ISCA Archive Interspeech 2022
ISCA Archive Interspeech 2022

Deep Transductive Transfer Regression Network for Cross-Corpus Speech Emotion Recognition

Yan Zhao, Jincen Wang, Ru Ye, Yuan Zong, Wenming Zheng, Li Zhao

In this paper, we focus on the research of cross-corpus speech emotion recognition (SER), in which the training (source) and testing (target) speech samples come from different corpora leading to a feature distribution gap between them. To solve this problem, we propose a simple yet effective method called deep transductive transfer regression network (DTTRN). The basic idea of DTTRN is to learn a corpus invariant deep neural network to bridge the source and target speech samples and their label information.

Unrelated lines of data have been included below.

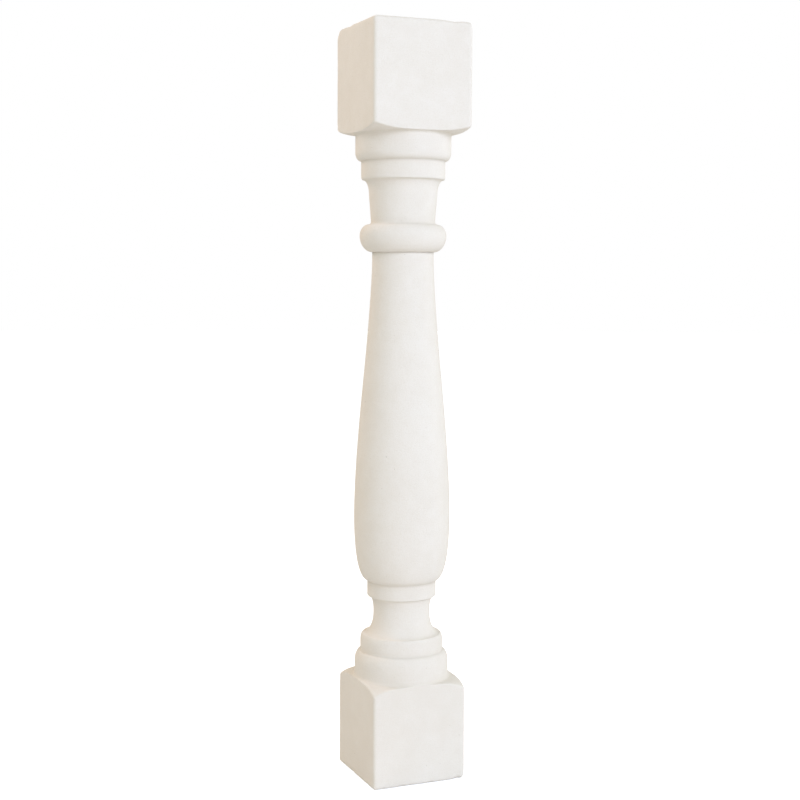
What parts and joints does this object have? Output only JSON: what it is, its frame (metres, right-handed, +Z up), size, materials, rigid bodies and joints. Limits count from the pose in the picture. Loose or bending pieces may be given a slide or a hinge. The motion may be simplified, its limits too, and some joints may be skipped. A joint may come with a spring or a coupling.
{
  "type": "concrete baluster",
  "caption": "Cast white concrete baluster: vase-shaped turned shaft with a ring and stepped bands, between a square cap block and a square base block.",
  "frame": {"origin": "centre of the square underside, on the shaft's axis", "axes": "+Z up along the shaft, X and Y square to the flat sides of the blocks"},
  "size_m": [0.104, 0.104, 0.756],
  "materials": {
    "white_concrete": "smooth cast white concrete, matt, faintly mottled, fine air pores"
  },
  "bodies": {
    "root": {"baluster": "white_concrete"}
  },
  "joints": []
}
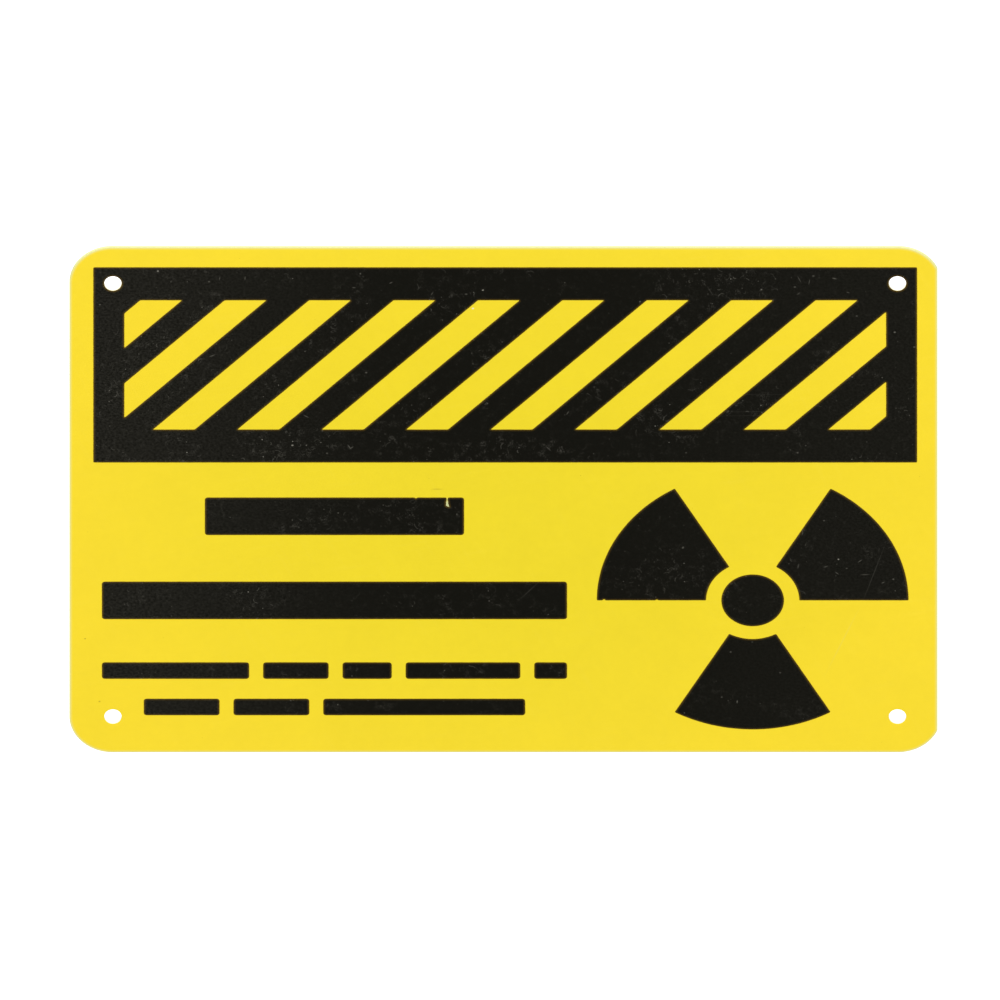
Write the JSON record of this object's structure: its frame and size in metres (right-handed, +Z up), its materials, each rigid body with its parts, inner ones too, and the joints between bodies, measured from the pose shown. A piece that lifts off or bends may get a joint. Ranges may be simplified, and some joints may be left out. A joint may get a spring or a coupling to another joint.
{
  "type": "radiation warning sign",
  "caption": "Wall sign: a thin yellow plastic sheet with rounded corners and corner screw holes, printed in black with a slant-striped header, a trefoil and plain bars.",
  "frame": {"origin": "centre of the four screw holes, at the sheet's back face", "axes": "+X to the right as the sign is read, +Y out of the back towards the wall, +Z up; the face looks towards -Y"},
  "size_m": [0.253, 0.0011, 0.1778],
  "materials": {
    "yellow_sheet": "satin, coloured through",
    "black_ink": "screen-printed ink, semi-gloss"
  },
  "bodies": {
    "root": {"sheet": "yellow_sheet", "header_print": "black_ink", "trefoil_print": "black_ink", "message_print": "black_ink"}
  },
  "joints": []
}
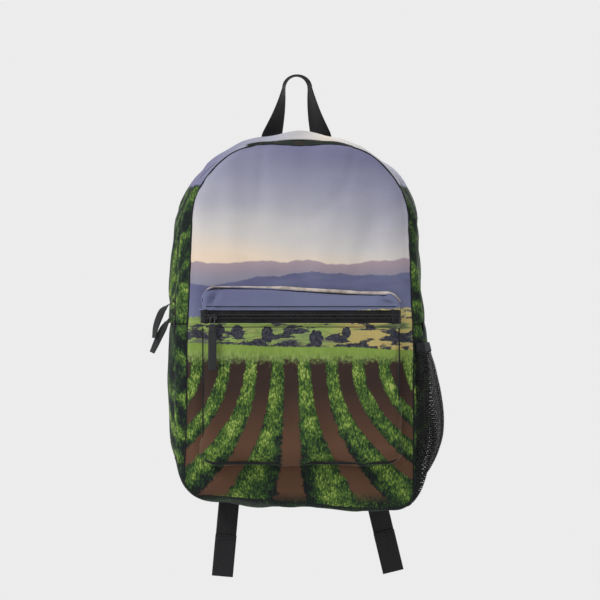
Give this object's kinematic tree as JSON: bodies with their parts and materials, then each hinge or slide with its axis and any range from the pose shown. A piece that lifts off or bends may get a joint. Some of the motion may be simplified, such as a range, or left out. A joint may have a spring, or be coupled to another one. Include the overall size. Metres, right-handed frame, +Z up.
{
  "type": "backpack",
  "caption": "Zipped day backpack with a front pocket, side mesh pocket, padded back and shoulder straps, hung by its haul loop.",
  "frame": {"origin": "inside top of the haul loop, where a peg carries the bag", "axes": "+Z up, -Y out of the bag's front, +Y towards the wearer's back, +X to the right seen from the front"},
  "size_m": [0.3512, 0.187, 0.6098],
  "materials": {
    "printed_fabric": "plain-weave polyester with an all-over landscape print",
    "piping_fabric": "bias-cut polyester binding",
    "zip_tape": "woven zip tape",
    "zip_coil": "nylon coil",
    "slider_metal": "black enamelled zinc",
    "webbing": "woven polypropylene webbing",
    "lining": "plain-weave polyester lining",
    "elastic_binding": "folded elastic binding",
    "foam": "closed-cell foam",
    "air_mesh": "padded spacer mesh",
    "pocket_mesh": "open knitted mesh",
    "buckle_plastic": "moulded acetal, fine texture"
  },
  "bodies": {
    "bag": {"anchor_tab_left": "webbing", "anchor_tab_right": "webbing", "back_cover": "air_mesh", "back_foam": "foam", "back_lining": "lining", "back_piping": "piping_fabric", "bottom_panel": "printed_fabric", "front_gusset_left": "printed_fabric", "front_gusset_right": "printed_fabric", "front_panel": "printed_fabric", "front_piping": "piping_fabric", "haul_loop_feet": "webbing", "laptop_sleeve": "lining", "lower_web_left": "webbing", "lower_web_right": "webbing", "mesh_binding": "elastic_binding", "mesh_pocket": "pocket_mesh", "pocket_coil_lower": "zip_coil", "pocket_coil_upper": "zip_coil", "pocket_face": "printed_fabric", "pocket_tape_lower": "zip_tape", "pocket_tape_upper": "zip_tape", "pocket_top": "printed_fabric", "pocket_zip_tabs": "zip_tape", "rear_gusset": "printed_fabric", "side_panel_left": "printed_fabric", "side_panel_right": "printed_fabric", "sleeve_binding": "elastic_binding", "strap_yoke": "webbing", "zip_coil_front_ends": "zip_coil", "zip_coil_rear": "zip_coil", "zip_end_tabs": "zip_tape", "zip_tape_front_ends": "zip_tape", "zip_tape_rear": "zip_tape"},
    "flap": {"flap_gusset": "printed_fabric", "flap_panel": "printed_fabric", "flap_piping": "piping_fabric", "zip_tape_flap": "zip_tape", "zip_coil_flap": "zip_coil"},
    "haul_loop": {"haul_loop": "webbing"},
    "main_slider_upper": {"main_slider_upper": "slider_metal"},
    "main_pull_upper": {"main_puller_upper": "slider_metal", "main_ribbon_upper": "webbing"},
    "main_slider_lower": {"main_slider_lower": "slider_metal"},
    "main_pull_lower": {"main_puller_lower": "slider_metal", "main_ribbon_lower": "webbing"},
    "pocket_slider": {"pocket_slider": "slider_metal"},
    "pocket_pull": {"pocket_puller": "slider_metal", "pocket_ribbon": "webbing"},
    "strap_left": {"shoulder_strap_left": "air_mesh", "strap_end_loop_left": "webbing"},
    "lock_left": {"ladder_lock_left": "buckle_plastic"},
    "tail_left": {"strap_tail_left": "webbing"},
    "strap_right": {"shoulder_strap_right": "air_mesh", "strap_end_loop_right": "webbing"},
    "lock_right": {"ladder_lock_right": "buckle_plastic"},
    "tail_right": {"strap_tail_right": "webbing"}
  },
  "joints": [
    {"name": "flap_fold", "type": "hinge", "parent": "bag", "child": "flap", "pos_m": [0, -0.119, -0.247], "axis": [1, 0, 0], "range_deg": [0, 110]},
    {"name": "haul_loop_tilt", "type": "hinge", "parent": "bag", "child": "haul_loop", "pos_m": [0, 0.013, -0.068], "axis": [1, 0, 0], "range_deg": [-60, 45]},
    {"name": "main_zip_upper_slide", "type": "slide", "parent": "bag", "child": "main_slider_upper", "axis": [0.0499, 0, 0.9988], "range_m": [0, 0.058]},
    {"name": "main_pull_upper_swing", "type": "hinge", "parent": "main_slider_upper", "child": "main_pull_upper", "pos_m": [-0.14745, -0.08, -0.27083], "axis": [0, 1, 0], "range_deg": [0, 75]},
    {"name": "main_zip_lower_slide", "type": "slide", "parent": "bag", "child": "main_slider_lower", "axis": [0.0499, 0, 0.9988], "range_m": [-0.004, 0.001]},
    {"name": "main_pull_lower_swing", "type": "hinge", "parent": "main_slider_lower", "child": "main_pull_lower", "pos_m": [-0.14815, -0.08, -0.28483], "axis": [0, 1, 0], "range_deg": [-14, 0]},
    {"name": "pocket_zip_slide", "type": "slide", "parent": "bag", "child": "pocket_slider", "axis": [1, 0, 0], "range_m": [0, 0.202]},
    {"name": "pocket_pull_swing", "type": "hinge", "parent": "pocket_slider", "child": "pocket_pull", "pos_m": [-0.1035, -0.1374, -0.29], "axis": [-1, 0, 0], "range_deg": [-4, 105]},
    {"name": "strap_left_lift", "type": "hinge", "parent": "bag", "child": "strap_left", "pos_m": [-0.046, 0.016, -0.092], "axis": [1, 0, 0], "range_deg": [0, 30]},
    {"name": "lock_left_tilt", "type": "hinge", "parent": "strap_left", "child": "lock_left", "pos_m": [-0.071, 0.029, -0.402], "axis": [0.9959, 0, -0.0906], "range_deg": [0, 20]},
    {"name": "tail_left_swing", "type": "hinge", "parent": "lock_left", "child": "tail_left", "pos_m": [-0.07227, 0.029, -0.41594], "axis": [0.9959, 0, -0.0906], "range_deg": [0, 60]},
    {"name": "strap_right_lift", "type": "hinge", "parent": "bag", "child": "strap_right", "pos_m": [0.046, 0.016, -0.092], "axis": [1, 0, 0], "range_deg": [0, 30]},
    {"name": "lock_right_tilt", "type": "hinge", "parent": "strap_right", "child": "lock_right", "pos_m": [0.071, 0.029, -0.402], "axis": [0.9724, 0, 0.2334], "range_deg": [0, 20]},
    {"name": "tail_right_swing", "type": "hinge", "parent": "lock_right", "child": "tail_right", "pos_m": [0.07427, 0.029, -0.41561], "axis": [0.9724, 0, 0.2334], "range_deg": [0, 60]}
  ]
}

Following this idea, we make use of a transductive learning way to enforce a deep regressor to build the relationship between the features and emotional labels jointly in both speech corpora. Meanwhile, we also design an emotion guided regularization term for learning DTTRN by aligning source and target speech samples feature distributions from three different scales. Thus, the DTTRN only absorbing the label information provided by source speech samples is able to correctly predict the emotions of the target ones. To evaluate DTTRN, we conduct extensive cross-corpus SER experiments on EmoDB, CASIA, and eNTERFACE corpora. Experimental results show the superior performance of our DTTRN over recent state-of-the-art deep transfer learning methods in dealing with the cross-corpus SER tasks.